• REQUEST: Copy out the listing exactly.

• DATA PROVIDED:
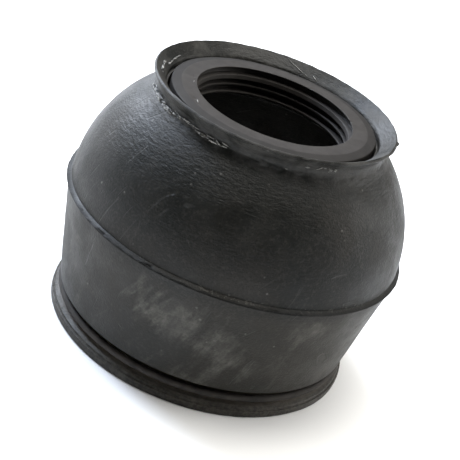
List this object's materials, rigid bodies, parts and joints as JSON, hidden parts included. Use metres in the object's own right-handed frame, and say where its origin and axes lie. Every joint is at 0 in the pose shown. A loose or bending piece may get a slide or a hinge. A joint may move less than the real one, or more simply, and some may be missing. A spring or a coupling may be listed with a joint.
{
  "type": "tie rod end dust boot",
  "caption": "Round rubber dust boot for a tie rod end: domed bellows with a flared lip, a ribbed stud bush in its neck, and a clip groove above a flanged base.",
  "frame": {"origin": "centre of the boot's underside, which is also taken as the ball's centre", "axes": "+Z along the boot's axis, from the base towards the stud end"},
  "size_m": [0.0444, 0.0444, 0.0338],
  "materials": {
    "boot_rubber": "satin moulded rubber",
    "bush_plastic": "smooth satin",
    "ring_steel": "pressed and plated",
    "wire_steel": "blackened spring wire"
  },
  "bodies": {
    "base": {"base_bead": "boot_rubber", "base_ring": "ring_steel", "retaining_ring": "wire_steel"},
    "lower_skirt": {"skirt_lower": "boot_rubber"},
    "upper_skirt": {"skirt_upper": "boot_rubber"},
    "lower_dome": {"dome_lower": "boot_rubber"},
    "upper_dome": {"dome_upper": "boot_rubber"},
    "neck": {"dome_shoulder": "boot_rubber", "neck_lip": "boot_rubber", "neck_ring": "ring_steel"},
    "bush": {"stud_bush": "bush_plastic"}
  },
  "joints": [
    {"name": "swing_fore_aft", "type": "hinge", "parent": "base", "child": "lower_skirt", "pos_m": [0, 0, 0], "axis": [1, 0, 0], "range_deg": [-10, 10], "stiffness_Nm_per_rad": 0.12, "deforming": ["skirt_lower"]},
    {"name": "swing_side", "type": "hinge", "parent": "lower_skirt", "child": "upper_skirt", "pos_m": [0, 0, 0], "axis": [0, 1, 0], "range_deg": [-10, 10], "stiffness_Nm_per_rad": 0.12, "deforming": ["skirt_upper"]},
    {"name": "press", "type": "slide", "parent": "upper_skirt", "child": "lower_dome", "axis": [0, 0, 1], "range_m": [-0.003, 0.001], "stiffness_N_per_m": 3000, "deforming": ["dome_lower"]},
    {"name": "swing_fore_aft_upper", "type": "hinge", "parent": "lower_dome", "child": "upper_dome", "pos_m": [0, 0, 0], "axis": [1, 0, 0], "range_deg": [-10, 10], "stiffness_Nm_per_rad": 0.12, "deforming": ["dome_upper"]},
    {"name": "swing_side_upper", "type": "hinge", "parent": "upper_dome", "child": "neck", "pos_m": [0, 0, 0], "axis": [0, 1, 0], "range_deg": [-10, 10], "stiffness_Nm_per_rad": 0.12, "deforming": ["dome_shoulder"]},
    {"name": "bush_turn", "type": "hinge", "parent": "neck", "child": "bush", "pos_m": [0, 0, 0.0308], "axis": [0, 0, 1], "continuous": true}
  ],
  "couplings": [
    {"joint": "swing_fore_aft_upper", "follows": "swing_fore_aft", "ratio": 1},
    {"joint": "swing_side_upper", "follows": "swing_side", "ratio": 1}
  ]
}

• RESULT FOR THIS TASK:
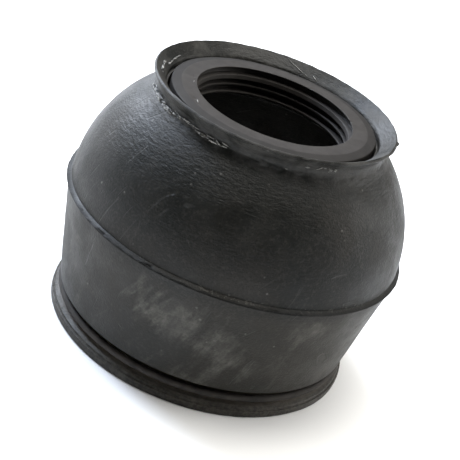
List this object's materials, rigid bodies, parts and joints as JSON, hidden parts included. Use metres in the object's own right-handed frame, and say where its origin and axes lie. Every joint is at 0 in the pose shown. A loose or bending piece may get a slide or a hinge. A joint may move less than the real one, or more simply, and some may be missing. A spring or a coupling may be listed with a joint.
{
  "type": "tie rod end dust boot",
  "caption": "Round rubber dust boot for a tie rod end: domed bellows with a flared lip, a ribbed stud bush in its neck, and a clip groove above a flanged base.",
  "frame": {"origin": "centre of the boot's underside, which is also taken as the ball's centre", "axes": "+Z along the boot's axis, from the base towards the stud end"},
  "size_m": [0.0444, 0.0444, 0.0338],
  "materials": {
    "boot_rubber": "satin moulded rubber",
    "bush_plastic": "smooth satin",
    "ring_steel": "pressed and plated",
    "wire_steel": "blackened spring wire"
  },
  "bodies": {
    "base": {"base_bead": "boot_rubber", "base_ring": "ring_steel", "retaining_ring": "wire_steel"},
    "lower_skirt": {"skirt_lower": "boot_rubber"},
    "upper_skirt": {"skirt_upper": "boot_rubber"},
    "lower_dome": {"dome_lower": "boot_rubber"},
    "upper_dome": {"dome_upper": "boot_rubber"},
    "neck": {"dome_shoulder": "boot_rubber", "neck_lip": "boot_rubber", "neck_ring": "ring_steel"},
    "bush": {"stud_bush": "bush_plastic"}
  },
  "joints": [
    {"name": "swing_fore_aft", "type": "hinge", "parent": "base", "child": "lower_skirt", "pos_m": [0, 0, 0], "axis": [1, 0, 0], "range_deg": [-10, 10], "stiffness_Nm_per_rad": 0.12, "deforming": ["skirt_lower"]},
    {"name": "swing_side", "type": "hinge", "parent": "lower_skirt", "child": "upper_skirt", "pos_m": [0, 0, 0], "axis": [0, 1, 0], "range_deg": [-10, 10], "stiffness_Nm_per_rad": 0.12, "deforming": ["skirt_upper"]},
    {"name": "press", "type": "slide", "parent": "upper_skirt", "child": "lower_dome", "axis": [0, 0, 1], "range_m": [-0.003, 0.001], "stiffness_N_per_m": 3000, "deforming": ["dome_lower"]},
    {"name": "swing_fore_aft_upper", "type": "hinge", "parent": "lower_dome", "child": "upper_dome", "pos_m": [0, 0, 0], "axis": [1, 0, 0], "range_deg": [-10, 10], "stiffness_Nm_per_rad": 0.12, "deforming": ["dome_upper"]},
    {"name": "swing_side_upper", "type": "hinge", "parent": "upper_dome", "child": "neck", "pos_m": [0, 0, 0], "axis": [0, 1, 0], "range_deg": [-10, 10], "stiffness_Nm_per_rad": 0.12, "deforming": ["dome_shoulder"]},
    {"name": "bush_turn", "type": "hinge", "parent": "neck", "child": "bush", "pos_m": [0, 0, 0.0308], "axis": [0, 0, 1], "continuous": true}
  ],
  "couplings": [
    {"joint": "swing_fore_aft_upper", "follows": "swing_fore_aft", "ratio": 1},
    {"joint": "swing_side_upper", "follows": "swing_side", "ratio": 1}
  ]
}